= Ray Carroll (rower) =

Irish rower

Ray Carroll (born 1977) is an Irish rower.

A native of Salthill, Galway, Carroll was part of a four-man crew that set a new record for trans-Atlantic rowing in August 2010. His crewmates were skipper Leven Brown (37), Don Lennox (41), and Livar Nysted (39), their ship the Artemis Investments. The crew set a new record of forty-three days, twenty-one hours, twenty-six minutes and forty-eight seconds to complete the three thousand miles from New York City to the Scilly Isles. The previous record was set by Norwegians George Harbo and Frank Samuelsen in 1896. They departed New York 17 June 2010.

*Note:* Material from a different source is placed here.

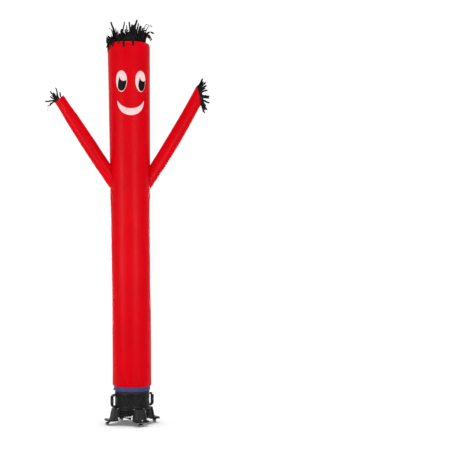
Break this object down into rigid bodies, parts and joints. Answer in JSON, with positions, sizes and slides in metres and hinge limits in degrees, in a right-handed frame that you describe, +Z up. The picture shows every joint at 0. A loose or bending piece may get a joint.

Carroll has been a rower since aged eleven, when he joined the rowing team of Galway's Colaiste Iognaid ('the Jes'). He competed for Ireland in a Junior World Championship, a European Championship, and a World Student Games. After finishing his education he became a marine engineer and sailed in the merchant navy for twelve years.

In 2007 he joined Brown and Lennox on the Atlantic in La Mondiale. Carroll raised more than €90,000 for depression charity Aware in memory of his brother, Aiden, who died in 1997. Carroll chose the charity Jigsaw, which is a free and confidential support service for 15- to 25-year-olds in Galway city and county.